The businesses that succeeded in 2025 faced the same algorithms, the same time constraints, the same saturated markets.
They just did something differently.
So for the next 30 minutes,
I need you to drop the excuses and get honest about what actually didn't work and why.
That's the only way we can fix it for 2026.
Reason number one, you had no strategy, just tactics.
This is the number one reason marketing fails, and I see it constantly.
You were posting on social media because you know you should.
Air quotes, should.
You tried email marketing because someone said it's important.
You created a lead magnet because that's what everyone else does.

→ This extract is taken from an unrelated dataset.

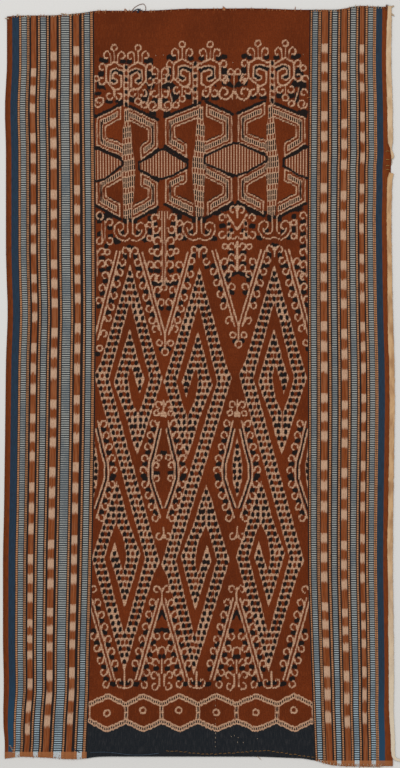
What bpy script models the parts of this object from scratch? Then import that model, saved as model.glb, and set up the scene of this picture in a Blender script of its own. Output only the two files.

You experimented with reels because they're popular, but you had no overarching strategy connecting any of these activities.

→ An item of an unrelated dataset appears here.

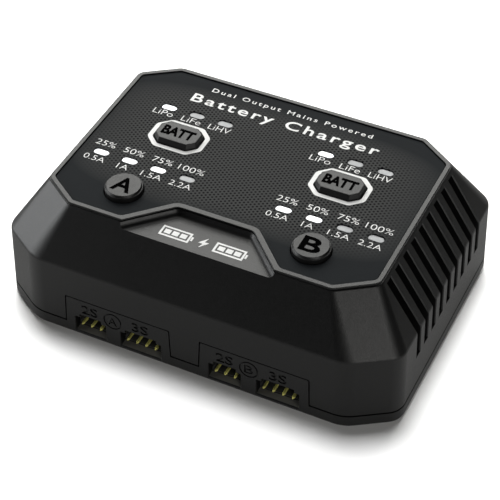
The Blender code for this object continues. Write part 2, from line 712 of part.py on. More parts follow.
def build_heat_sink(aluminium, black):
    """A finned plate, and the transistor in front of it."""
    plate_x, fin_x = SINK_X
    front, back = SINK_Y
    top = DECK + SINK_HEIGHT
    plate = box((plate_x, front, DECK), (plate_x + SINK_THICK, back, top))
    sink = make("heat_sink", [plate], aluminium)
    fins = []
    for k in range(FIN_COUNT):
        y = front + k * FIN_PITCH
        fins.append(box((plate_x + SINK_THICK - 0.6, y, DECK), (fin_x, y + FIN_THICK, top)))
    add(sink, *fins)
    make("power_transistor", [box(TRANSISTOR_LOW, TRANSISTOR_HIGH)], black)


def build_power_parts(sleeve, aluminium, black, copper, ceramic):
    build_capacitors(sleeve)
    build_heat_sink(aluminium, black)
    make("mains_choke", [ring_shape(*CHOKE_CENTRE, CHOKE_RING_R, CHOKE_TUBE_R)], copper)
    tube = [(2.5, 0.0), (2.6, 0.2), (2.6, 4.5), (2.3, 4.5)]
    tube += [(2.3, 15.5), (2.6, 15.5), (2.6, 19.8), (2.5, 20.0)]
    make("fuse", [lying(FUSE_X, FUSE_Y, FUSE_Z, tube, 16)], ceramic)
    make("board_link", [box(LINK_LOW, LINK_HIGH)], black)


def ring_shape(x, y, z, ring_radius, tube_radius):
    """A wound ring core: a torus whose winding swells and thins along its length."""
    around, section = 36, 10
    points, faces = [], []
    for k in range(around):
        angle = 2 * pi * k / around
        thick = tube_radius * (0.94 + 0.06 * cos(CHOKE_TURNS * angle))
        for j in range(section):
            tilt = 2 * pi * j / section
            out = ring_radius + thick * cos(tilt)
            points.append((x + out * cos(angle), y + out * sin(angle), z + thick * sin(tilt)))
            here, beyond, next_j = k * section, (k + 1) % around * section, (j + 1) % section
            faces.append((here + j, beyond + j, beyond + next_j, here + next_j))
    return points, faces


def main():
    clear_scene()
    bpy.context.scene.unit_settings.scale_length = 1.0
    black_case = material("black_case", (0.020, 0.020, 0.022), 0.55)
    panel_grey = material("panel_grey", (0.045, 0.047, 0.052), 0.45)
    button_grey = material("button_grey", (0.10, 0.10, 0.105), 0.5)
    clear_white = material("clear_white", (0.75, 0.77, 0.80), 0.3)
    black_plastic = material("black_plastic", (0.015, 0.015, 0.016), 0.6)
    rubber = material("rubber", (0.03, 0.03, 0.03), 0.9)
    steel = material("steel", (0.35, 0.35, 0.36), 0.35, 1.0)
    brass = material("brass", (0.83, 0.68, 0.20), 0.3, 1.0)
    green = material("board_green", (0.02, 0.16, 0.07), 0.5)
    ferrite = material("ferrite", (0.07, 0.07, 0.075), 0.7)
    tape = material("yellow_tape", (0.85, 0.65, 0.08), 0.5)
    sleeve = material("capacitor_sleeve", (0.03, 0.04, 0.10), 0.4)
    aluminium = material("aluminium", (0.75, 0.75, 0.76), 0.4, 1.0)
    copper = material("copper_wire", (0.72, 0.30, 0.12), 0.35, 1.0)
    ceramic = material("fuse_ceramic", (0.85, 0.84, 0.80), 0.4)
    build_upper_case(black_case)
    build_lower_case(black_case)
    build_panel(panel_grey)
    build_feet_and_screws(rubber, steel)
    build_controls(button_grey, clear_white, black_plastic, steel)
    build_sockets(black_plastic, brass)
    build_inlet(black_plastic, steel)
    build_main_board(green)
    build_control_board(green)
    build_transformer(ferrite, tape)
    build_power_parts(sleeve, aluminium, black_plastic, copper, ceramic)


main()
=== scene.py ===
"""Looks of the balance battery charger: its visible shells, printing and lights, and the studio round it.

Sizes are in millimetres and are turned into metres where an object is made.
"""

from math import asin, cos, pi, radians, sin, tan

import bmesh
import bpy
from mathutils import Matrix, Vector


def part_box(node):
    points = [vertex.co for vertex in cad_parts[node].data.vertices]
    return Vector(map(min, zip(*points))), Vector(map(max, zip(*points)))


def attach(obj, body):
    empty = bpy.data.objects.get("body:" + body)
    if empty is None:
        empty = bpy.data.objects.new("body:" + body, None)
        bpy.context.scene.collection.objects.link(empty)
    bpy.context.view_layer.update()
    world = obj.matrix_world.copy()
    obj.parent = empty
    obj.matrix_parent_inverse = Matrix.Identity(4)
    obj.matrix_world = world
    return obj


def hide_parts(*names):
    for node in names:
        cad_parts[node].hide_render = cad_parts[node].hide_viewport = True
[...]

You couldn't explain how posting on Instagram was supposed to lead to sales.
You had no clear customer journey. You were just doing marketing activities, hoping something would work.

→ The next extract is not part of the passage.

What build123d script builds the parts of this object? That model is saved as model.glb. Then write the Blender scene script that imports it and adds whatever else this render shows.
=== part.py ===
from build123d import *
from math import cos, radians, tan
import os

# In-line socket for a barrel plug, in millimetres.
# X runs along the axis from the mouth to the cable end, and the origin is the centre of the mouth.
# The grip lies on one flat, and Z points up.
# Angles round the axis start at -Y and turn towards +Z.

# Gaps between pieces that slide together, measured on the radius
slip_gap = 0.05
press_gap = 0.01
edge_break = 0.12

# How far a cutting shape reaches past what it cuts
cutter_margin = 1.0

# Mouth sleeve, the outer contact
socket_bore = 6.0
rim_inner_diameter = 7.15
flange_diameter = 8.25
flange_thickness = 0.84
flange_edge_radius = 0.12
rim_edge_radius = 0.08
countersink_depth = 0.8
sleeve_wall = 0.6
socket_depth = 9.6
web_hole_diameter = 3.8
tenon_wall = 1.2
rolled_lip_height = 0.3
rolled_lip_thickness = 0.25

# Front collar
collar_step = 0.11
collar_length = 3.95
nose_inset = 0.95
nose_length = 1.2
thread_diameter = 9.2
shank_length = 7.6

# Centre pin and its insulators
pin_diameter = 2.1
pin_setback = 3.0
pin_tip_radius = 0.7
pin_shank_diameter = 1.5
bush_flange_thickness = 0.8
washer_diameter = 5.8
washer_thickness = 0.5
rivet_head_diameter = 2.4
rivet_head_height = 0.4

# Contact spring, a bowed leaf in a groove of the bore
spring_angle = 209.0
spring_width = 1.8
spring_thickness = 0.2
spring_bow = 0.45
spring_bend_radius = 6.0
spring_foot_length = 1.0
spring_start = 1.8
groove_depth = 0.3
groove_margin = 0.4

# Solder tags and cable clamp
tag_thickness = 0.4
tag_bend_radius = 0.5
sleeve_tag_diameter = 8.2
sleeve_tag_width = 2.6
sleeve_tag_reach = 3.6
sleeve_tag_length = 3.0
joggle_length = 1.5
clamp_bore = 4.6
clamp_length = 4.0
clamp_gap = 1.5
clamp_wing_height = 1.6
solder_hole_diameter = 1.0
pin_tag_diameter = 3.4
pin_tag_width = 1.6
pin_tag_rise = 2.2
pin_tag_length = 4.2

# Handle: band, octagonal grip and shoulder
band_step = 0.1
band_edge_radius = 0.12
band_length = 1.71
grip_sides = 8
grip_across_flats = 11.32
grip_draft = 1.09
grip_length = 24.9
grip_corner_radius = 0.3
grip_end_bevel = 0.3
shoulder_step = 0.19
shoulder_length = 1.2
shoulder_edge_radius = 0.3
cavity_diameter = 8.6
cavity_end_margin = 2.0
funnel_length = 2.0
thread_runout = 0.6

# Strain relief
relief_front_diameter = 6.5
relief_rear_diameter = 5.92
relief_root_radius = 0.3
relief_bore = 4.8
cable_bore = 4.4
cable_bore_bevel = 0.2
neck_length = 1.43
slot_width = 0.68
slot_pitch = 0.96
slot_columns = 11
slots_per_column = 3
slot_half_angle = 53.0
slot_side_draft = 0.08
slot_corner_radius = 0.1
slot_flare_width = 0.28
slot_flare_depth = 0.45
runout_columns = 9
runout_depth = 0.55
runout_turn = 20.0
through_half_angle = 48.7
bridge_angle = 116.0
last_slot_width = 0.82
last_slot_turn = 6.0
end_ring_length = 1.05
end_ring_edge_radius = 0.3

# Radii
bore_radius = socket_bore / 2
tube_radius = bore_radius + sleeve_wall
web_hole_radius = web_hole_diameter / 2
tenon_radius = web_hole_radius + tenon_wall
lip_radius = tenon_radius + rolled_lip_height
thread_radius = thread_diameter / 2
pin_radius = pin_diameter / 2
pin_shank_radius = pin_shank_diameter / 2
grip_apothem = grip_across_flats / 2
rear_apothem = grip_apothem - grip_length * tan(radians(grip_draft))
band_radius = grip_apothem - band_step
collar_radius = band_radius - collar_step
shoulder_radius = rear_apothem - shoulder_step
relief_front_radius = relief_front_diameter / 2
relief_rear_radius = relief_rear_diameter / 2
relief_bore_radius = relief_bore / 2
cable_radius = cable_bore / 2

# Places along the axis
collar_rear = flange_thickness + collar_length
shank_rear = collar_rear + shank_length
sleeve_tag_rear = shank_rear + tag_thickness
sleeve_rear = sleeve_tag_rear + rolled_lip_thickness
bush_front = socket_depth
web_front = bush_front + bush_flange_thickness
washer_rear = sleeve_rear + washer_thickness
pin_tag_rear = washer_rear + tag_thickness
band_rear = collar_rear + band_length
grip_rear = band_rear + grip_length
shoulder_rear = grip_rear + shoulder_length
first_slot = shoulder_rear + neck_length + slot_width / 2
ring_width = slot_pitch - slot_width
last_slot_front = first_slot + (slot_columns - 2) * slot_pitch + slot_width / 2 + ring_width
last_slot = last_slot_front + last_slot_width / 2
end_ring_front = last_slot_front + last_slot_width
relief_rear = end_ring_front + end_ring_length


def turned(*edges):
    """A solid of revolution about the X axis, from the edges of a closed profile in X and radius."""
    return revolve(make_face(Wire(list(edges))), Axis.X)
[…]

And here's why this doesn't work.
Random tactics without strategy is just busy work.
You might stay visible, but visibility without direction doesn't generate revenue.
Your audience experiences your scattered approach as confusing.
They can't figure out what you actually do or why they should care.
And you can't improve what you don't understand.
So when tactics aren't working, you don't know if it's the platform, the content, the offer, the targeting.
It's because nothing was intentionally connected in the first place.
So how can you fix this in 2026?
Stop all of your marketing for one week. Just stop it.
And use that time to create a simple one page strategy document that is going to answer the following questions.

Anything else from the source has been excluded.